_Information shown_
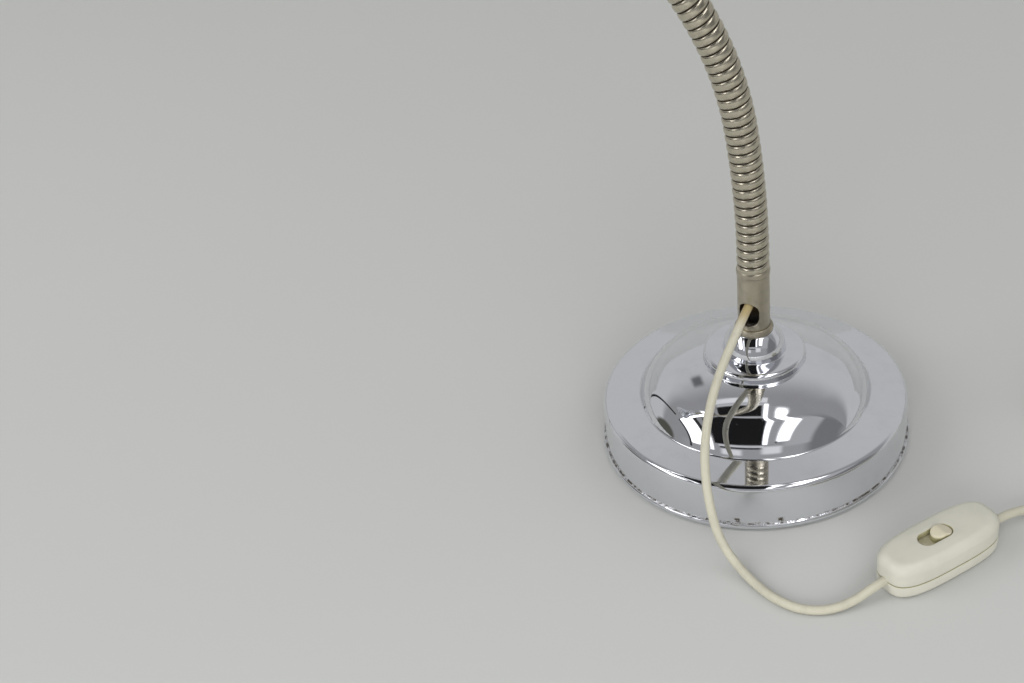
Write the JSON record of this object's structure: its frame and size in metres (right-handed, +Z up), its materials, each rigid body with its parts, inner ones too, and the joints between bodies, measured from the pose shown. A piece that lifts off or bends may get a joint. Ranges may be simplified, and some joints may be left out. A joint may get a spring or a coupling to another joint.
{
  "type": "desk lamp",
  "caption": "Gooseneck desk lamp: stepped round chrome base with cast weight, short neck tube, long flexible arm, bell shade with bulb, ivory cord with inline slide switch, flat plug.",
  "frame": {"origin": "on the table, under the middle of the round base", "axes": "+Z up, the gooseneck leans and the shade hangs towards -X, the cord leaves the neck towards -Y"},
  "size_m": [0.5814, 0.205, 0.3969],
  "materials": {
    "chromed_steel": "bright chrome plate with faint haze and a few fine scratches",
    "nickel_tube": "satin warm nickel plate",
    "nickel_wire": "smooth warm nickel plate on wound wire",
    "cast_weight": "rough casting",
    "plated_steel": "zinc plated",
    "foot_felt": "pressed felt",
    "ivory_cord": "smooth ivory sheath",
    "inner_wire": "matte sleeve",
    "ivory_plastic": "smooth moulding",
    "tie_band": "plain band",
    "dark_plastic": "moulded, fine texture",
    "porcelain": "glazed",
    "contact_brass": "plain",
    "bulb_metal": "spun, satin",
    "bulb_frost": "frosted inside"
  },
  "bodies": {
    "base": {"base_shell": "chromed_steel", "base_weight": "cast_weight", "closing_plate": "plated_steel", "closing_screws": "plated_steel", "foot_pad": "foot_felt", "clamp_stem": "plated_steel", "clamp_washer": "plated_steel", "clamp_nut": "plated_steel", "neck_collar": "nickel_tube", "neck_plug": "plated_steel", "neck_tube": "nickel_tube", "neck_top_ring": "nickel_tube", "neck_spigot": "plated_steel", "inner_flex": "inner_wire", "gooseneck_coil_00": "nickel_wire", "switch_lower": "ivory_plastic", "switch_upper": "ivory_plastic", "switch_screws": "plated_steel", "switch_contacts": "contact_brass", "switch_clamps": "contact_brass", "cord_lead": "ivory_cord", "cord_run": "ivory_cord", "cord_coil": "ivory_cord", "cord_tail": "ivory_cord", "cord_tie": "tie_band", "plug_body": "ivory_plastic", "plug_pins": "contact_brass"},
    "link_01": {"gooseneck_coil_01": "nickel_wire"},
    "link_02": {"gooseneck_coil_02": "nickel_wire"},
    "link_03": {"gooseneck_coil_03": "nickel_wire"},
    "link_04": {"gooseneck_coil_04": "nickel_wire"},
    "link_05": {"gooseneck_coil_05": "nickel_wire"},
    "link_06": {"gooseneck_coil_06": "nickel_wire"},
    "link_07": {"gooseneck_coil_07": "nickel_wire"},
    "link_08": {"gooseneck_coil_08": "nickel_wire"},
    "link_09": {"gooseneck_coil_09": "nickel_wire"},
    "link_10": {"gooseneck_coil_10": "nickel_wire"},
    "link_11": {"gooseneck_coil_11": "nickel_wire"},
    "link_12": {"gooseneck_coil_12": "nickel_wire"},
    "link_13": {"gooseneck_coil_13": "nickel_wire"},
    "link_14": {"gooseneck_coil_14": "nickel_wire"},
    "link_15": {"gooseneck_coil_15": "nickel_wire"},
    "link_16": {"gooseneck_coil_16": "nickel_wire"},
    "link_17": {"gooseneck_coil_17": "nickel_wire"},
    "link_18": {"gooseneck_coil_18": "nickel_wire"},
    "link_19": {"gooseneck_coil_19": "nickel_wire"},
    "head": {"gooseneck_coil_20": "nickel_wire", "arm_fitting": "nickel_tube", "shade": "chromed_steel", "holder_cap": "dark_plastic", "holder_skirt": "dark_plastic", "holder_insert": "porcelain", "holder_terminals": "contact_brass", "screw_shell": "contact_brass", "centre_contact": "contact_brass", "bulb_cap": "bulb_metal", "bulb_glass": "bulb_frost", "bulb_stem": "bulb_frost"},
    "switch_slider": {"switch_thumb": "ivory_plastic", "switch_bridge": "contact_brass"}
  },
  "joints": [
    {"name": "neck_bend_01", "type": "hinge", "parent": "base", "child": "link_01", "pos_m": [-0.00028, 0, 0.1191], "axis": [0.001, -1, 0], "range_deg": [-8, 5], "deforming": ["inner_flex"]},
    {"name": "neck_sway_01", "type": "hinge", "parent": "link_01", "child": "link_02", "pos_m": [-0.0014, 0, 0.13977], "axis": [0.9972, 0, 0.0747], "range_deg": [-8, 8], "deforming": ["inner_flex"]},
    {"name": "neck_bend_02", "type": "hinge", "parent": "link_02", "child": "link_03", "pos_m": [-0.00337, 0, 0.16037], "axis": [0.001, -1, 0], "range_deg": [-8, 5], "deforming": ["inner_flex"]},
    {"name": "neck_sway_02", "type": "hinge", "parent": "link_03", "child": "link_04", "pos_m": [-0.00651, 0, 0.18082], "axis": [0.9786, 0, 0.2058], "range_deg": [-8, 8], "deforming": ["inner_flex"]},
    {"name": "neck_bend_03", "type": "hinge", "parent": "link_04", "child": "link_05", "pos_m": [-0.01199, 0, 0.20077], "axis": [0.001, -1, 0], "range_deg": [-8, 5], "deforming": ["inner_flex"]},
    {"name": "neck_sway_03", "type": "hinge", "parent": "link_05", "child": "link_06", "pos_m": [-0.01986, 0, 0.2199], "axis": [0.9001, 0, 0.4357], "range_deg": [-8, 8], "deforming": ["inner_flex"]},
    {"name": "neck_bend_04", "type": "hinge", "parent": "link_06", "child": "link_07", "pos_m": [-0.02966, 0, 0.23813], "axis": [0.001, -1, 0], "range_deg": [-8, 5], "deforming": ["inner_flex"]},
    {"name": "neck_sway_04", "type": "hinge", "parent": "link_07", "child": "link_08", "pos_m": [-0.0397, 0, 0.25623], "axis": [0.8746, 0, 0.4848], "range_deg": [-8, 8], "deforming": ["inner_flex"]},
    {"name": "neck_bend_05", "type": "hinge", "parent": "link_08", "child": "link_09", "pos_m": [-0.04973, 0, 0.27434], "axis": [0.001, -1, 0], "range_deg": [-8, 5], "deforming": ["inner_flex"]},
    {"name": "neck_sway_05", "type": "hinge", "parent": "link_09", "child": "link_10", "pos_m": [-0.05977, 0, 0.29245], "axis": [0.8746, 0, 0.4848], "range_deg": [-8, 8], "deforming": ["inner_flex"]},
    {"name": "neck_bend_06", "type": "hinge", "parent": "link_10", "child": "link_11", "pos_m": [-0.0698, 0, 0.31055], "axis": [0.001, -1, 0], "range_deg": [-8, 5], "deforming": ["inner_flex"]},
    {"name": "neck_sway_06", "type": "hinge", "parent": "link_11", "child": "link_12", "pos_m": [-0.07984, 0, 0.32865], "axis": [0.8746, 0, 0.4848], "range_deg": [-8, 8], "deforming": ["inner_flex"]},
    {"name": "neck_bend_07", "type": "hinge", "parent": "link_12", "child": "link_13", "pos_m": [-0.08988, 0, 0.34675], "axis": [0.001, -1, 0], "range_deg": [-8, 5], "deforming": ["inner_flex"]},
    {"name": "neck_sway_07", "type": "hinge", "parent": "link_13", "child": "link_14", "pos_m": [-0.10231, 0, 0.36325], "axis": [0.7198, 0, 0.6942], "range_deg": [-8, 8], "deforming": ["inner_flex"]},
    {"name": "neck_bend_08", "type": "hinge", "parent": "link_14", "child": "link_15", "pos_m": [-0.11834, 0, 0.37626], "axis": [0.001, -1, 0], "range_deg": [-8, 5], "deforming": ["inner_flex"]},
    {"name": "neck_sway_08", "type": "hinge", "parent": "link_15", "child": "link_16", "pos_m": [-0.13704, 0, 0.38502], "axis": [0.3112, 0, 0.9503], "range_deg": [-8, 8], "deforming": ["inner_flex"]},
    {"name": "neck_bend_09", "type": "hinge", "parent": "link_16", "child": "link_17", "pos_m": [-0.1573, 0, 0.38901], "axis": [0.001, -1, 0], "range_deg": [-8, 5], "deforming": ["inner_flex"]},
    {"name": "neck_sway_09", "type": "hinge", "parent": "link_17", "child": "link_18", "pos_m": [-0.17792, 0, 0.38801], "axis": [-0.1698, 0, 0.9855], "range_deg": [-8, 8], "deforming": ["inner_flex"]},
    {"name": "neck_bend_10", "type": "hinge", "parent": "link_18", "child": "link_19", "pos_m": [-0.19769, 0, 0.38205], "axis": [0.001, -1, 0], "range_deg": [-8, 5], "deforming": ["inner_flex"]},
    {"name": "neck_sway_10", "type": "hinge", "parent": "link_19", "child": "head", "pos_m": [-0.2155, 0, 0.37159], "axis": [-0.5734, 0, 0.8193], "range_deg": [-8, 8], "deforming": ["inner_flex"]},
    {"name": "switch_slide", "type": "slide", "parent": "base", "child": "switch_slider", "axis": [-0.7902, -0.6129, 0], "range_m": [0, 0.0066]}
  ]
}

_Exercise requirements_
Each line that has the word "bodies" should be copied.

_Solution to this problem_
Write the JSON record of this object's structure: its frame and size in metres (right-handed, +Z up), its materials, each rigid body with its parts, inner ones too, and the joints between bodies, measured from the pose shown. A piece that lifts off or bends may get a joint. Ranges may be simplified, and some joints may be left out. A joint may get a spring or a coupling to another joint.
  "bodies": {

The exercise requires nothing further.